The misclassification error was computed to evaluate the the performance of the QDA model and it is 0.09086456 and this value is slightly lower than that for the LDA model. Therefore, QDA model slightly outperformed the LDA model.

4 K-Nearest Neighbors

The K-nearest neighbors method is a non-parametric approach for classifying an observation that uses the selected number of closest data point(s) to determine the group where that observation should belong to. Using knn() from class package, I fitted K-nearest neighbors models to the training set with different values of K. (K=1, 5, and 10)

# KNN (K=1)
drybeans_knn_1 <- knn(train = train_drybeans[,-1], test = test_drybeans[,-1], cl = train_drybeans$Class, k = 1, prob = F)
# KNN (K=5)
drybeans_knn_5 <- knn(train = train_drybeans[,-1], test = test_drybeans[,-1], cl = train_drybeans$Class, k = 5, prob = F)
# KNN (K=10)
drybeans_knn_10 <- knn(train = train_drybeans[,-1,], test = test_drybeans[,-1], cl = train_drybeans$Class, k = 10, prob = F)

Table 8 summarizes the percentages of the correctly classified observations by the KNN model with K = 1. Compared to the LDA and QDA models, the KNN model with K = 1 successfully classified observations that are Bombay. However, the predictive accuracy improved for some of the types of dry beans and worsened for the others.

# Table 8 (% of correctly classified observations by the KNN model with K = 1)
kbl(table_KNN1_pc, booktabs = T) %>% kable_styling(latex_options =c("HOLD_position", "striped")) %>% footnote(general = "Table 8: Percentages of correctly classified observations by the KNN model with K = 1", general_title = "")
Drybeans Class Barbunya Bombay Cali Dermason Horoz Seker Sira
% of Correctely Classified Observations 90.256 100 92.958 89.293 93.831 93.717 84.302
Table 8: Percentages of correctly classified observations by the KNN model with K = 1

Table 9 summarizes the percentages of the correctly classified observations by the KNN model with K = 5. Compared to the KNN model with K = 1, the KNN model with K = 5 has predicted with better accuracy as the percentage for correctly classified observations for each type of dry beans is higher.
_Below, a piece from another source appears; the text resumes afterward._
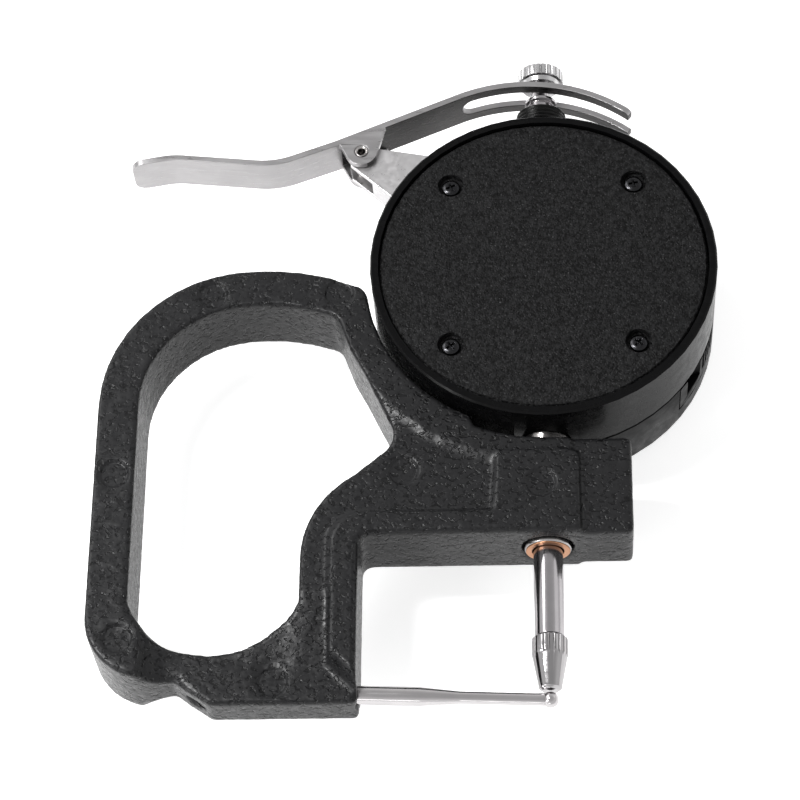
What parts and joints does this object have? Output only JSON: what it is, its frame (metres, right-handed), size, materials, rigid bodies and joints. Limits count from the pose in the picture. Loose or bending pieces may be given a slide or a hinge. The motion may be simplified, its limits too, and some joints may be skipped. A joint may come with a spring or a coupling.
{
  "type": "digital thickness gauge",
  "caption": "Hand-held tube wall thickness gauge: cast loop handle with a throat and fixed pin anvil, round digital head, sliding spindle and a pressed thumb lever that lifts it.",
  "frame": {"origin": "centre of the gauge's box in plan, on the plane of the display rim, on which the gauge lies", "axes": "+Z out of the back cover, +Y along the spindle from the anvil towards the lift cap, +X from the loop handle towards the digital head"},
  "size_m": [0.1064, 0.1254, 0.026],
  "materials": {
    "hammered_black_paint": "glossy black paint with a hammered grain over an aluminium casting",
    "chrome": "bright plated steel",
    "ground_steel": "ground and polished steel",
    "bronze": "plain bearing bronze",
    "black_anodised_sleeve": "black satin coating on a turned sleeve",
    "brass_block": "milled, unpolished",
    "circuit_board": "green board with lacquer",
    "black_case_coating": "smooth satin black coating over a die-cast half",
    "black_drawer_plastic": "smooth satin black",
    "grained_black_coating": "fine leather-like grain, black coating over a cast cover",
    "black_screw_steel": "blackened steel",
    "window_plastic": "clear window over a dark border",
    "lcd_panel": "grey-green liquid crystal panel",
    "button_rubber": "matte grey rubber",
    "nickel": "nickel plated",
    "brushed_sheet_steel": "pressed stainless sheet with a fine lengthwise grain"
  },
  "bodies": {
    "gauge_body": {"frame": "hammered_black_paint", "anvil_pin": "chrome", "stem_grub_screw": "black_screw_steel", "stem": "ground_steel", "stem_bush": "bronze", "upper_stem": "black_anodised_sleeve", "reader_board": "circuit_board", "guide_rod": "ground_steel", "return_spring": "ground_steel", "rear_shell": "black_case_coating", "front_shell": "black_case_coating", "back_cover": "grained_black_coating", "cover_screw_1": "black_screw_steel", "cover_screw_2": "black_screw_steel", "cover_screw_3": "black_screw_steel", "cover_screw_4": "black_screw_steel", "display_lens": "window_plastic", "lcd_panel": "lcd_panel", "circuit_board": "circuit_board", "battery_contact": "nickel", "lever_pin": "ground_steel", "lever_bracket": "brushed_sheet_steel", "bracket_screw_1": "black_screw_steel", "bracket_screw_2": "black_screw_steel"},
    "plunger": {"spindle": "ground_steel", "contact_point": "ground_steel", "lift_cap": "chrome", "slider_block": "brass_block", "scale_strip": "circuit_board"},
    "thumb_lever": {"lever": "brushed_sheet_steel"},
    "zero_key": {"button_zero": "button_rubber"},
    "unit_key": {"button_unit": "button_rubber"},
    "power_key": {"button_power": "button_rubber"},
    "battery_tray": {"battery_drawer": "black_drawer_plastic", "button_cell": "nickel"}
  },
  "joints": [
    {"name": "spindle_lift", "type": "slide", "parent": "gauge_body", "child": "plunger", "axis": [0, 1, 0], "range_m": [0, 0.01], "stiffness_N_per_m": 90, "springref_m": -0.012, "deforming": ["return_spring"]},
    {"name": "lever_press", "type": "hinge", "parent": "gauge_body", "child": "thumb_lever", "pos_m": [-0.00905, 0.04425, 0.0156], "axis": [0, 0, 1], "range_deg": [0, 19.3]},
    {"name": "zero_press", "type": "slide", "parent": "gauge_body", "child": "zero_key", "axis": [0, 0, 1], "range_m": [0, 0.0005], "stiffness_N_per_m": 600, "springref_m": -0.0005},
    {"name": "unit_press", "type": "slide", "parent": "gauge_body", "child": "unit_key", "axis": [0, 0, 1], "range_m": [0, 0.0005], "stiffness_N_per_m": 600, "springref_m": -0.0005},
    {"name": "power_press", "type": "slide", "parent": "gauge_body", "child": "power_key", "axis": [0, 0, 1], "range_m": [0, 0.0005], "stiffness_N_per_m": 600, "springref_m": -0.0005},
    {"name": "battery_pull", "type": "slide", "parent": "gauge_body", "child": "battery_tray", "axis": [0.9135, -0.4067, 0], "range_m": [0, 0.014]}
  ],
  "couplings": [
    {"joint": "lever_press", "follows": "spindle_lift", "rad_per_m": 33.5}
  ]
}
# Table 9 (% of correctly classified observations by the KNN model with K = 5)
kbl(table_KNN5_pc, booktabs = T) %>% kable_styling(latex_options =c("HOLD_position", "striped")) %>% footnote(general = "Table 9: Percentages of correctly classified observations by the KNN model with K = 5", general_title = "")
Drybeans Class Barbunya Bombay Cali Dermason Horoz Seker Sira
% of Correctely Classified Observations 94.906 100 94.556 90.458 95.574 94.774 85.181
Table 9: Percentages of correctly classified observations by the KNN model with K = 5

Table 10 summarizes the percentages of the correctly classified observations. Compared to the previous KNN models with K = 1 and K = 5, the predictive accuracy improved for some of the types of dry beans and worsened for the others.

# Table 10 (% of correctly classified observations by the KNN model with K = 10)
kbl(table_KNN10_pc, booktabs = T) %>% kable_styling(latex_options =c("HOLD_position", "striped")) %>% footnote(general = "Table 10: Percentages of correctly classified observations by the KNN model with K = 10", general_title = "")
Drybeans Class Barbunya Bombay Cali Dermason Horoz Seker Sira
% of Correctely Classified Observations 95.935 100 94.6 90.181 95.738 94.894 84.551
Table 10: Percentages of correctly classified observations by the KNN model with K = 10
# Computing the misclassification errors from the KNN models
ME_KNN1 <- 1-sum(diag(KNN1_table))/sum(KNN1_table)
ME_KNN5 <- 1-sum(diag(KNN5_table))/sum(KNN5_table)
ME_KNN10 <- 1-sum(diag(KNN10_table))/sum(KNN10_table)
ME_KNN1
## [1] 0.09453833
ME_KNN5
## [1] 0.08008817
ME_KNN10
## [1] 0.07861866
# Table 11 (Misclassification Error from KNN Methods)
kbl(table_KNN_ME, booktabs = T) %>% kable_styling(latex_options =c("HOLD_position", "striped")) %>% footnote(general = "Table 11: Misclassification Error from KNN Methods", general_title = "")
KNN Methods K = 1 K = 5 K = 10
Misclassification Error 0.09453833 0.07984325 0.08057801
Table 11: Misclassification Error from KNN Methods

The misclassification error was computed to evaluate the the performance of the KNN models with K = 1, 5, 10 and they are reported in Table 11. Since the KNN model with K = 5 had the lowest error, this model classified the observations with the best accuracy among the KNN models.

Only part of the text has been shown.